Exercise | Return only the number of lines that hold "joints".

Stored data |
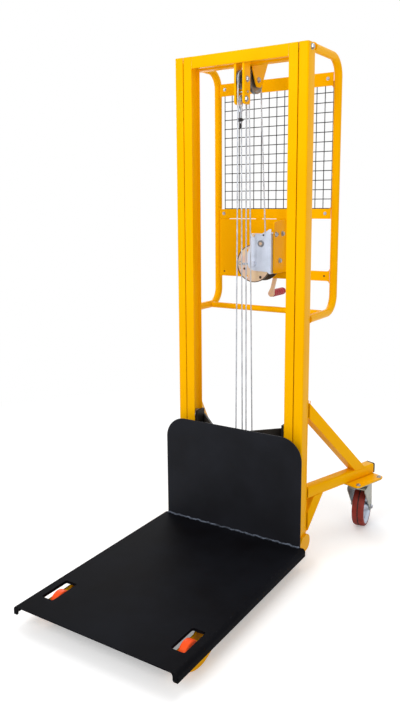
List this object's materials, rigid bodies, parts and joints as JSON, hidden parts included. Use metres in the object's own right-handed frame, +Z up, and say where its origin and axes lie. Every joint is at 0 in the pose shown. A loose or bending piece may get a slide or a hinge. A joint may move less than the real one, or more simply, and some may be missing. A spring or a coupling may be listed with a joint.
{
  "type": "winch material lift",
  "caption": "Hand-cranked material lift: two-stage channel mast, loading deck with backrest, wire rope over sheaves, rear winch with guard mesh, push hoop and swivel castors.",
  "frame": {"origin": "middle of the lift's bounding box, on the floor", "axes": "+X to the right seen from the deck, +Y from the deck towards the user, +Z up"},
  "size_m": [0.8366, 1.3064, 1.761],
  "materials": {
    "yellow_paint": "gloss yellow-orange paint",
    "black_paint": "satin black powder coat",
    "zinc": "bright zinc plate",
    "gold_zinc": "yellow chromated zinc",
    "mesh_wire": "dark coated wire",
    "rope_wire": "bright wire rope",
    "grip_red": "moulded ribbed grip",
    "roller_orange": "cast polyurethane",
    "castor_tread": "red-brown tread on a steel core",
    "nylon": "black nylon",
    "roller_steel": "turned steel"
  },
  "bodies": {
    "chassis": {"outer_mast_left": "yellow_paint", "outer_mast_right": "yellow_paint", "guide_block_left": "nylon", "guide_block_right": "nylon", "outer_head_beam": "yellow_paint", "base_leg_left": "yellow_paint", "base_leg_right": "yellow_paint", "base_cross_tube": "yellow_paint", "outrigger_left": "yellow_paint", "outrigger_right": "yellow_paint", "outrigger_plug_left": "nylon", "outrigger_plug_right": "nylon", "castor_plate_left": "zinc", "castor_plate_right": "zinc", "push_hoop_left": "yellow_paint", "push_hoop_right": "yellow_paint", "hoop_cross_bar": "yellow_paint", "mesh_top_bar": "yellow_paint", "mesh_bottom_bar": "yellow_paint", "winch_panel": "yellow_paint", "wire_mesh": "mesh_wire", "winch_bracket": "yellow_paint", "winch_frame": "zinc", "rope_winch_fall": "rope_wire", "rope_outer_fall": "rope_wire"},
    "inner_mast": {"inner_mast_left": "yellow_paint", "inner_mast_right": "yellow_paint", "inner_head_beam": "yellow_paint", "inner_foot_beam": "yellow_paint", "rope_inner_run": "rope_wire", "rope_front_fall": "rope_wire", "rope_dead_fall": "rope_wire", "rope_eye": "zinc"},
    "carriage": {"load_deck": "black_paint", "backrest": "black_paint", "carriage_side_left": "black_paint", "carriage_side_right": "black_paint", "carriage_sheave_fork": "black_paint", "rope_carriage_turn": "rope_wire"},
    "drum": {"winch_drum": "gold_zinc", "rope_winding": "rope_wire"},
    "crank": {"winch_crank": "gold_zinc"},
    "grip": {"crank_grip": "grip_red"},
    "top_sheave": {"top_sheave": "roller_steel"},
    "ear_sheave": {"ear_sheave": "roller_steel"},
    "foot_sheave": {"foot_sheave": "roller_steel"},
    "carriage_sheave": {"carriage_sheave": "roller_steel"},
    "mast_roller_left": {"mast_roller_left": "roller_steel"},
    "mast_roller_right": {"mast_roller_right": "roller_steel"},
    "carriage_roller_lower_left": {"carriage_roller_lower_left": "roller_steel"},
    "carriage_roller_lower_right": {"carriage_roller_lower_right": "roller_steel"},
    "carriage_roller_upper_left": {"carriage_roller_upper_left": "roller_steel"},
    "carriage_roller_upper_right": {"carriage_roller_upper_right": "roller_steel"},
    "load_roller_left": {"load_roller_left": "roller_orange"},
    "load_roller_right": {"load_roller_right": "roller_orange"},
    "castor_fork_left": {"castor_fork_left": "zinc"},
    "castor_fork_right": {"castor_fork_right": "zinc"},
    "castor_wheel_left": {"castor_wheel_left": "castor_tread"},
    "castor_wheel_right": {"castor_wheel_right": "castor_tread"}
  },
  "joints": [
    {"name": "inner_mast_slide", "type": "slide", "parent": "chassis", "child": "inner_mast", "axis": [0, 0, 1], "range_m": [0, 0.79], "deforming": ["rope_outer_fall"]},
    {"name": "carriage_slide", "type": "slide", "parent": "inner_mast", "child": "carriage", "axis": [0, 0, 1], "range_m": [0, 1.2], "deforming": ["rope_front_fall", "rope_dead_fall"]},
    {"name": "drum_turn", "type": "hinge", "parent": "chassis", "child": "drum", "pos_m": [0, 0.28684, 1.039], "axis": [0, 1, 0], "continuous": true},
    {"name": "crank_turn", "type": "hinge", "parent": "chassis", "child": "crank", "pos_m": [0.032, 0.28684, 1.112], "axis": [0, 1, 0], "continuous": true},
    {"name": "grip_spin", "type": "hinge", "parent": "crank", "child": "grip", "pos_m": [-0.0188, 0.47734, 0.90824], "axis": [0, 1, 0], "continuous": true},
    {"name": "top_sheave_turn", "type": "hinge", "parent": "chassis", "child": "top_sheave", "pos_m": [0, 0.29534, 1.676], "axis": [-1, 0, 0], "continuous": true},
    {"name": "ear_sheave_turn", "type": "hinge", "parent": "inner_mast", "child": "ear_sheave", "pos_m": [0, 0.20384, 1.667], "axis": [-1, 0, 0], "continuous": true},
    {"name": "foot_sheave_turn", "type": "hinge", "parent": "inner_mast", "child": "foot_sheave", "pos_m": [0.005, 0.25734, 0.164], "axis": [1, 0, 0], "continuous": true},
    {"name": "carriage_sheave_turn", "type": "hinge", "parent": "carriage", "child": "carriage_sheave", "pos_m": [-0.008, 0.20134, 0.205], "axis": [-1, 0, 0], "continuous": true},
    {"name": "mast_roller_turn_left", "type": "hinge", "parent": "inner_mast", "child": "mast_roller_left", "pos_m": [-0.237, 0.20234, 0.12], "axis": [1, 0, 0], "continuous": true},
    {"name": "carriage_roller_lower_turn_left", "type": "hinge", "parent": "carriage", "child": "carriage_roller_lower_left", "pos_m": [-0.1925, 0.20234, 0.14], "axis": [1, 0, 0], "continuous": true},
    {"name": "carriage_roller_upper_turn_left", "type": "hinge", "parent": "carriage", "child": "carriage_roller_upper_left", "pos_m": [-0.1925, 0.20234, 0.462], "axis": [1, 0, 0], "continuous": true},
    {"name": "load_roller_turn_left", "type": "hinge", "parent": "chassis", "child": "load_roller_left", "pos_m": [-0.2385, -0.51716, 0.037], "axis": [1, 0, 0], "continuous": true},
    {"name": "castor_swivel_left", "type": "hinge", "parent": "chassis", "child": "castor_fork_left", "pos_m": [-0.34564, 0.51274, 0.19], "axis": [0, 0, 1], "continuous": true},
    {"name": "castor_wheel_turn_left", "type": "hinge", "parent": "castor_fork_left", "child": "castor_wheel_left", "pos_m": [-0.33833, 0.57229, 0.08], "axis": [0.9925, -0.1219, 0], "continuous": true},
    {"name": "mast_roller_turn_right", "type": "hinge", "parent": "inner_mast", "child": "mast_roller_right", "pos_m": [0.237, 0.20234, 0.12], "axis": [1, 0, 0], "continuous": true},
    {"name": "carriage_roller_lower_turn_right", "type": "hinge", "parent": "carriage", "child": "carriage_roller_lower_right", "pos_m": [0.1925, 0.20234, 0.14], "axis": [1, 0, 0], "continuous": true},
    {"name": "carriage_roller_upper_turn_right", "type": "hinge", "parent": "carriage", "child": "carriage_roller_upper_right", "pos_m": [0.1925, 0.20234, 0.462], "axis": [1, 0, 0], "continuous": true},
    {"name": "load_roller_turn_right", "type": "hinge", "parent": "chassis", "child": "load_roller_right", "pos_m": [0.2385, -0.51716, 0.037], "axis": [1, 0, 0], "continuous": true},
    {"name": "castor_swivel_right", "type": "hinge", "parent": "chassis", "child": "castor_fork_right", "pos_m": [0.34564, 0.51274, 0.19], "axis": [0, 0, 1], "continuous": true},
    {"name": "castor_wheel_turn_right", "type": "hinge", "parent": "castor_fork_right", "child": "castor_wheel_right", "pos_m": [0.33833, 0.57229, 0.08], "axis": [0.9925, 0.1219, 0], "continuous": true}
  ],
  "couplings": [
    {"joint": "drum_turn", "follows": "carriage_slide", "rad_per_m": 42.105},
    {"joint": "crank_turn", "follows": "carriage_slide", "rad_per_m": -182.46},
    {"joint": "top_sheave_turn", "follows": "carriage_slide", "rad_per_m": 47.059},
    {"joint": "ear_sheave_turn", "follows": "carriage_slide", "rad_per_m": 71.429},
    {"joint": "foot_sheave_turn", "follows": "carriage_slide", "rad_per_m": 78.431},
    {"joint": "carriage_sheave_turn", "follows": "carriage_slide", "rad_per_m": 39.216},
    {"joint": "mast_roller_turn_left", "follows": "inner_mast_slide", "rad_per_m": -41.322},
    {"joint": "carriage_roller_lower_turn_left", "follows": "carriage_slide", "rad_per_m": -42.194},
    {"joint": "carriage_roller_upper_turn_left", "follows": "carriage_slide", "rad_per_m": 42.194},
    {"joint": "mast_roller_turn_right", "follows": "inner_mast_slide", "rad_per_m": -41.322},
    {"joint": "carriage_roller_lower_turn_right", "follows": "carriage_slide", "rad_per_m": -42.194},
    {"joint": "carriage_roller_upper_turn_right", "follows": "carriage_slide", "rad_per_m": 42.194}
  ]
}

Task output | 2